In the second film, In Time, basically immortality is a consequence of solvency and the consequences of bankruptcy are instantaneous and fatal. When you reach 25, bang, you stop aging, your “clock” (wealth) is set to 1 year. If your clock ever reaches 0, boom. You are dead. The second economic stricture is that there is no post-mortem inheritance. If you die with “wealth” (time) then access to those funds are lost forever. No reason is given for the second issue, which is somewhat odd, because protection of inheritance is a feature that is held today as a feature in place which in-trenches the wealthy (so you’d think the wealthy would have implemented a mechanism for that). The “reason” for the first (bankruptcy kills) is that this is necessary for a Darwinian culling, selection of the fittest (and fitness is measured by wealth alone).

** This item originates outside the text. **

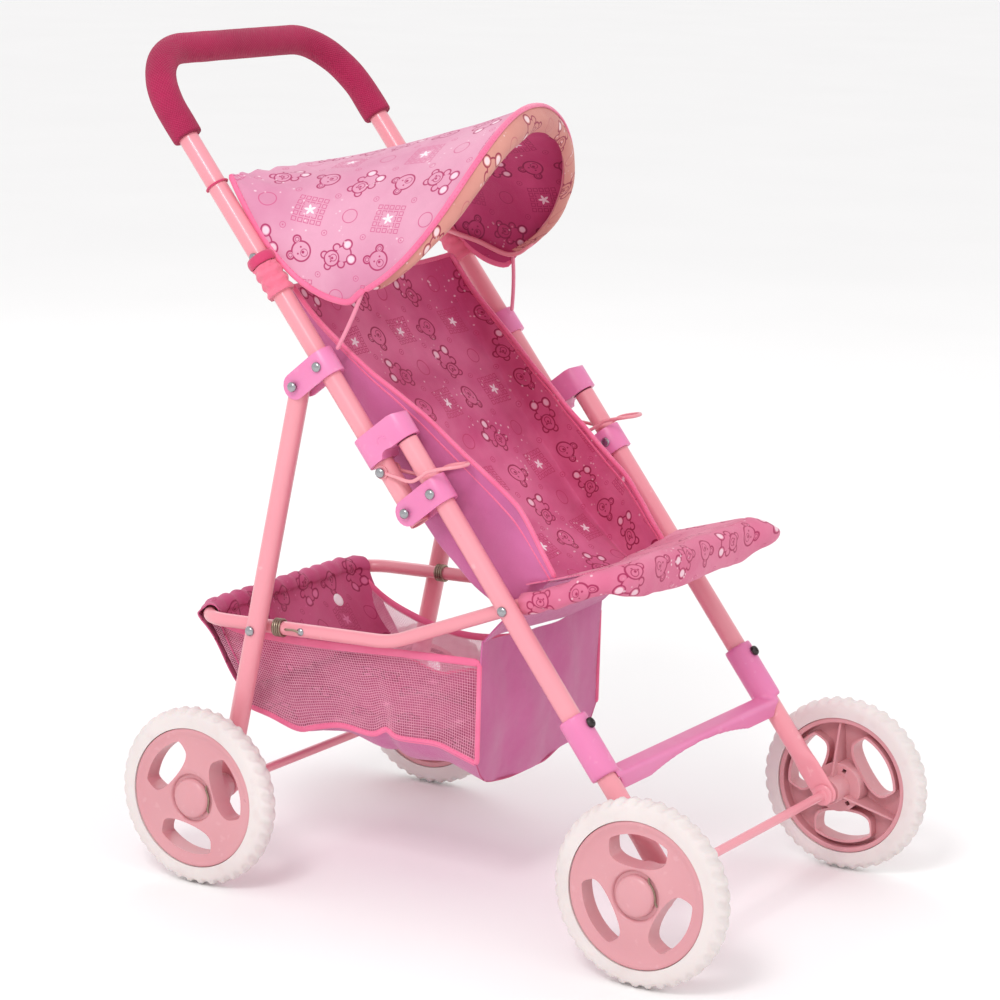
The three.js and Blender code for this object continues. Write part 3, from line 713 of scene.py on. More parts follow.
def open_end(radius, depth=0.012):
    """Rings from inside a tube's bore, round its lip and on to its outside."""
    inner = radius - WALL
    return [(depth, inner), (LIP, inner), (0, inner + LIP), (0, radius - LIP), (LIP, radius)]


def both_ends(end, middle, length):
    """The rings of an end, of the middle, and of the same end turned round."""
    return [*end, *middle, *((length - s, radius) for s, radius in reversed(end))]


def tube(name, path, radius, sides=28, depth=0.012):
    """A tube whose bore shows at both ends."""
    middle = [(s, radius) for s in steps(2 * LIP, path.length - 2 * LIP, 0.004)]
    return sweep(name, path, both_ends(open_end(radius, depth), middle, path.length), sides)


def wire(name, points, radius, sides=10, step=0.0015):
    """A round wire or cord along points, with rounded ends."""
    path = Path(points)
    cap = [(radius * (1 - math.cos(a)), radius * math.sin(a)) for a in (0.35, 0.8, 1.2)]
    middle = [(s, radius) for s in steps(radius, path.length - radius, step)]
    return sweep(name, path, both_ends(cap, middle, path.length), sides)


def curve_through(points, samples=8):
    """A smooth line through points, by Catmull and Rom's rule."""
    last = len(points) - 1
    line = []
    for i in range(last):
        a, b, c, d = (points[min(max(i + k, 0), last)] for k in (-1, 0, 1, 2))
        for k in range(samples):
            t = k / samples
            bend = (a * 2 - b * 5 + c * 4 - d) * t * t
            twist = (b * 3 - a - c * 3 + d) * t * t * t
            line.append((b * 2 + (c - a) * t + bend + twist) * 0.5)
    line.append(points[-1].copy())
    return line


def rounded(corners, pieces=14):
    """A polyline with arcs at its corners, given as (point, radius)."""
    line = [corners[0][0]]
    for (before, _), (corner, radius), (after, _) in zip(corners, corners[1:], corners[2:]):
        back = (before - corner).normalized()
        ahead = (after - corner).normalized()
        half = back.angle(ahead) / 2
        cut_back = radius / math.tan(half)
        centre = corner + (back + ahead).normalized() * (radius / math.sin(half))
        start = corner + back * cut_back - centre
        end = corner + ahead * cut_back - centre
        full = start.angle(end)
        for t in shares(pieces):
            arc = start * math.sin((1 - t) * full) + end * math.sin(t * full)
            line.append(centre + arc / math.sin(full))
    line.append(corners[-1][0])
    return line


def both_sides(half):
    """The corners of one side, and the same ones mirrored in turn."""
    return [*half, *((mirrored(point), radius) for point, radius in reversed(half))]


def revolve(name, profile, segments, centre, axis):
    """Turns a profile of (radius, distance along the axis) about the axis."""
    spare = Vector((0, 0, 1)) if abs(axis.z) < 0.9 else Vector((0, 1, 0))
    first = axis.cross(spare).normalized()
    second = axis.cross(first)
    smallest = 1e-5
    rows = []
    for radius, place in profile:
        reach = max(radius, smallest)
        middle = centre + axis * place
        rows.append([middle + turned(first, second, angle) * reach for angle in circle(segments)])
    piece = grid(name, rows, closed=True)
    if (rows[0][0] - rows[-1][0]).length > 1e-6:
        fill_rings(piece, segments, len(rows))
    else:
        face_out(piece)
    return piece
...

In both of these dystopian communities our hero is drawn from the bottom of the economic slice, from the slums. In both of these, there is little evidence of any positive governmental organs, no social services, no welfare, nothing. Killers and crooks are used in clumsy efforts to keep the order.

The wealthy in the In Time movie suffer from a lack of purpose and ennui. They are eternally 25. They have nothing to do but protect their wealth and avoid any sort of physical risk. The main character is spurred to action after a humanitarian effort saves the life of one of the wealthy, who decides to gift his wealth and die because he’s lived too long and he has no reason to continue.

In Elysium medicine is all automated and there is no indication that the medical resources required to heal people is limited for any actual reason. Our hero liberates access to super-medicine to everyone and the film ends. In In Time, the film ends with market (currency) disruption and a sense that the instability may signal change.

Somewhere, or someday, a fictional dystopian (or utopian?) future story will investigate immortality and almost perfect medical technology, without Malthusian fears and/or the mistaken notion that monetary exchange is zero-sum.